To be done ::
Which lines run from the first one up to and including the one with "if at_nose else"? Print exactly those.

-- START Given information --

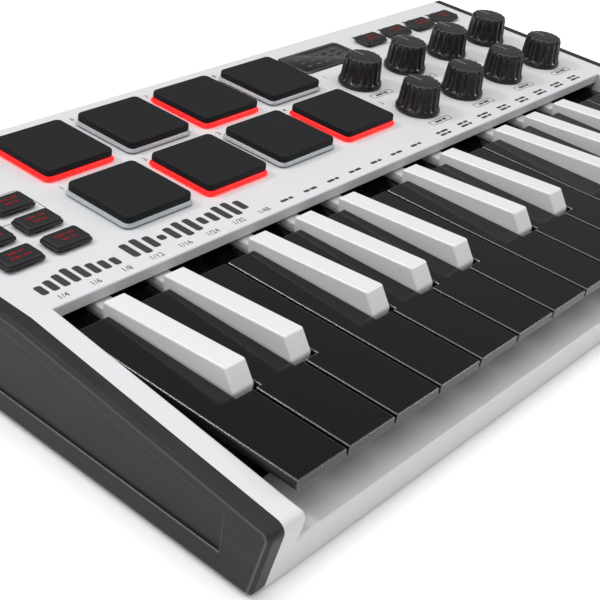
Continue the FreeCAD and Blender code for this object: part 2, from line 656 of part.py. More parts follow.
def make_cheeks():
    """Dark end cheeks with a shallow recess in their outer faces."""
    cheeks = []
    for side in (-1, 1):
        inner = f"{side} * unit_width / 2 - {(side + 1) // 2} * cheek_thickness"
        name = "left" if side < 0 else "right"
        blank = side_profile(f"{name}_cheek_blank", OUTLINE, inner, "cheek_thickness")
        rounded = round_edges(f"{name}_cheek_round", blank, cheek_corner)
        bevelled = bevel_outer_edges(f"{name}_cheek_bevel", rounded, side)
        recess = side_profile(f"{name}_cheek_recess", [
            (f"{FRONT} + recess_front", "foot_stand + recess_foot"),
            (f"{FRONT} + recess_front", "rail_height - recess_nose"),
            ("panel_front + cheek_border", "panel_height - cheek_border"),
            (f"{REAR} - recess_rear", "panel_height - cheek_border"),
            (f"{REAR} - recess_rear", "foot_stand + recess_foot"),
        ], f"{side} * (unit_width / 2 - cheek_recess / 2) - cheek_recess / 2 - 0.01 * {(1 - side) // 2}",
            "cheek_recess + 0.01")
        cheeks.append(cut(f"{name}_cheek", bevelled, [recess]))
    return group("cheeks_shape", cheeks)


def cheek_corner(edge):
    """Radius of each long corner of a cheek's outline."""
    bounds = edge.BoundBox
    at_lip = abs(bounds.YMax - sheet_value("panel_front")) < 0.01
    if bounds.XLength < sheet_value("cheek_thickness") / 2 or at_lip:
        return 0
    at_nose = bounds.YMax < 0 and bounds.ZMax > sheet_value("rail_height") / 2
    return sheet_value("rail_radius") if at_nose else sheet_value("rear_radius")


def bevel_outer_edges(name, base, side):
    """Chamfer the rim of a cheek's outer face."""
    doc.recompute()
    obj = doc.addObject("Part::Chamfer", name)
    obj.Base = base
    face_x = side * sheet_value("unit_width / 2")
    width = sheet_value("cheek_bevel")
    edges = []
    for number, edge in enumerate(base.Shape.Edges, start=1):
        bounds = edge.BoundBox
        if abs(bounds.XMin - face_x) < 0.01 and abs(bounds.XMax - face_x) < 0.01:
            edges.append((number, width, width))
    obj.Edges = edges
    return obj


# -------------------------------------------------------------------------- the keys
def make_natural(natural):
    """A natural key: playing plate notched for its sharps, tail, arm and hub."""
    name = f"natural_{natural + 1}"
    left = f"({WELL_LEFT} + {natural} * natural_pitch + key_gap / 2)"
    width = "natural_pitch - key_gap"
    plate_low = "(natural_top - natural_plate)"
    rear_left, rear_right, left_sharp, right_sharp = rear_span(natural)
    plate = box(name + "_plate", left, "natural_front", plate_low, width,
                "natural_rear - natural_front", "natural_plate")
    notches = []
    for here, start, length in ((left_sharp, f"{left} - 1", f"{rear_left} - {left} + 1"),
                                (right_sharp, rear_right, f"{left} + {width} - {rear_right} + 1")):
        if here:
            notches.append(box(f"{name}_notch_{len(notches)}", start, "sharp_front - notch_gap",
                               f"{plate_low} - 1",
                               length, "natural_rear - sharp_front + notch_gap + 1", "natural_plate + 2"))
    played = cut(name + "_played", plate, notches) if notches else plate
    tail = box(name + "_tail", rear_left, "natural_rear - 1", "natural_top - tail_drop - natural_plate",
               f"{rear_right} - {rear_left}", "tail_end - natural_rear + 1", "natural_plate")
    middle = f"(({rear_left} + {rear_right}) / 2)"
    return add_arm_and_hub(name, [played, tail], middle, "arm_width", plate_low)


def make_sharp(number, middle):
    """A sharp key: sloping cap, arm and hub."""
    name = f"sharp_{number}"
    foot = "(natural_top - sharp_depth)"
    cap = side_profile(name + "_cap", [
        ("sharp_front", foot),
        ("sharp_front", "natural_top"),
        ("sharp_front + sharp_rake", "natural_top + sharp_height"),
        ("sharp_rear", "natural_top + sharp_height - sharp_fall"),
        ("sharp_rear", foot),
    ], f"{middle} - sharp_width / 2", "sharp_width")
    tail = block(name + "_tail", middle, "sharp_rear + sharp_tail_reach / 2 - 1", foot,
                 "sharp_width - 2 * sharp_tail_inset", "sharp_tail_reach + 2",
                 "sharp_depth - sharp_tail_step")
    return add_arm_and_hub(name, [cap, tail], middle, "sharp_arm", foot)


def add_arm_and_hub(name, pieces, middle, width, top):
    """Hang a key on the pivot shaft."""
    low = "(natural_top - natural_plate - arm_drop)"
    front = "arm_front" if width == "arm_width" else "(sharp_front + sharp_arm_setback)"
    arm = block(name + "_arm", middle, f"({front} + pivot_y) / 2", low, width, f"pivot_y - {front}",
                f"{top} - {low} + sink")
    hub = bar(name + "_hub", "X", f"{middle} - {width} / 2", "pivot_y", "pivot_height", "hub_radius", width)
    bore = bar(name + "_bore", "X", f"{middle} - {width}", "pivot_y", "pivot_height",
               "shaft_radius + shaft_play", f"2 * {width}")
    return cut(name + "_shape", fuse(name + "_solid", pieces + [arm, hub]), [bore])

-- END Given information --

Final result ::
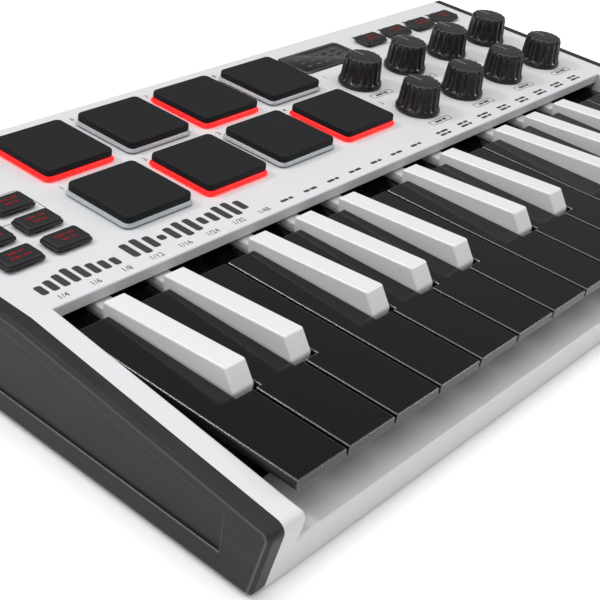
Continue the FreeCAD and Blender code for this object: part 2, from line 656 of part.py. More parts follow.
def make_cheeks():
    """Dark end cheeks with a shallow recess in their outer faces."""
    cheeks = []
    for side in (-1, 1):
        inner = f"{side} * unit_width / 2 - {(side + 1) // 2} * cheek_thickness"
        name = "left" if side < 0 else "right"
        blank = side_profile(f"{name}_cheek_blank", OUTLINE, inner, "cheek_thickness")
        rounded = round_edges(f"{name}_cheek_round", blank, cheek_corner)
        bevelled = bevel_outer_edges(f"{name}_cheek_bevel", rounded, side)
        recess = side_profile(f"{name}_cheek_recess", [
            (f"{FRONT} + recess_front", "foot_stand + recess_foot"),
            (f"{FRONT} + recess_front", "rail_height - recess_nose"),
            ("panel_front + cheek_border", "panel_height - cheek_border"),
            (f"{REAR} - recess_rear", "panel_height - cheek_border"),
            (f"{REAR} - recess_rear", "foot_stand + recess_foot"),
        ], f"{side} * (unit_width / 2 - cheek_recess / 2) - cheek_recess / 2 - 0.01 * {(1 - side) // 2}",
            "cheek_recess + 0.01")
        cheeks.append(cut(f"{name}_cheek", bevelled, [recess]))
    return group("cheeks_shape", cheeks)


def cheek_corner(edge):
    """Radius of each long corner of a cheek's outline."""
    bounds = edge.BoundBox
    at_lip = abs(bounds.YMax - sheet_value("panel_front")) < 0.01
    if bounds.XLength < sheet_value("cheek_thickness") / 2 or at_lip:
        return 0
    at_nose = bounds.YMax < 0 and bounds.ZMax > sheet_value("rail_height") / 2
    return sheet_value("rail_radius") if at_nose else sheet_value("rear_radius")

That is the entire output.